His restaurant experience started with dishwashing, but with his experience cooking for his family, Smith quickly gravitated towards the cooking. 

“I was that dishwasher who was always bothering the chef,” Smith says with a laugh.  “‘I can cut onions, I can cut potatoes’—I knew how to do small stuff like that.” Smith started picking up more kitchen shifts, and then moved on to working the fryer and food prepping.
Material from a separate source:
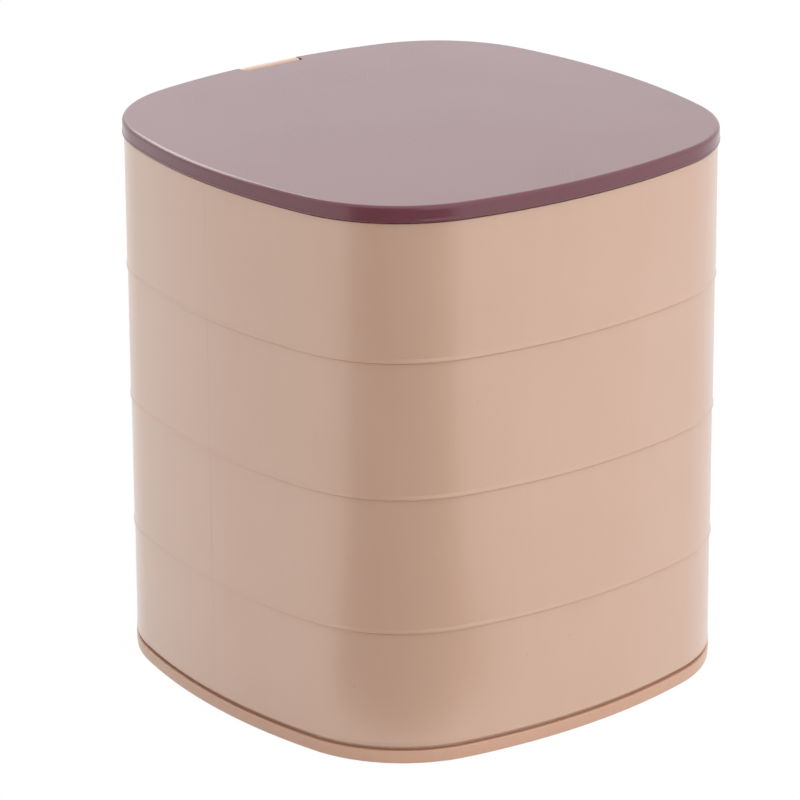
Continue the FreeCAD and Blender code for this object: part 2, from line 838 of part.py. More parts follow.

While it was a large club, it was a small clubhouse; every day he got one-on-one instruction with the chef, and he began displaying an aptitude in the art of cooking. 

“It was a decision time; do I continue going to college, where it’s more or less the same reading, writing and arithmetic, or actually enjoy being at work and learn to cook, which I enjoyed more than the academic side.” Inevitably, Smith decided to attend the New England Culinary Institute in Montpelier, Vermont, and received his culinary education in the birthplace of the farm-to-table movement as it was beginning to take shape, and this focus on local ingredients and farmers both complemented and reinforced his childhood experience.

Smith was first introduced to the idea of living in the Lowcountry while working in a Vermont ski resort whose parent company owns Wild Dunes Resort on Isle of Palms. He did some research on the growing culinary scene in Charleston, which in 2010 had just begun, and fell in love with the area. Smith especially liked that local farmers had a strong presence in Charleston-area restaurants, and after becoming executive chef of Harold’s Cabin, he wanted to showcase this. Roughly 90% of the produce that Harold’s Cabin uses is local to South Carolina, and about 75% is local to Charleston. 

“A lot of people say, ‘that’s really cool that you’re doing that,’ and I have the mentality that’s just what I should be doing. It’s not hard—I don’t need cantaloupe on my menu in January. I can wait,” Smith says, explaining that when you eat locally and seasonally, the ingredients taste better and are more versatile. 

Some of his favorite local foods include fish, okra and Geechie Boy grits. And now that spring is back in the Lowcountry, Smith is excited to once again cook with radishes, tomatoes, sugar peas and flowering grains like amaranth, which he describes as a fuzzy octopus hanging in the back of the rooftop garden of Harold’s Cabin.

Smith enjoys stepping out from behind the fire to talk with his guests and about the fresh ingredients and his meals that showcase them. He creates a learning environment where he hopes patrons and staff can really understand the importance of respecting local areas and using local ingredients; with his menu at Harold’s Cabin, Smith shows that cooking with fresh, local ingredients is not only simple, but ultimately more flavorful and gratifying, even in something as simple as a peanut butter and jelly sandwich. 

“Even if you get store-bought peanut butter, nothing special—but if you top it with a jelly that you made, and have that one component that’s all yours, it makes it into something that no one else is going to get. That’s your peanut butter and jelly sandwich. You made the jelly, you spent the time; that’s your creation.”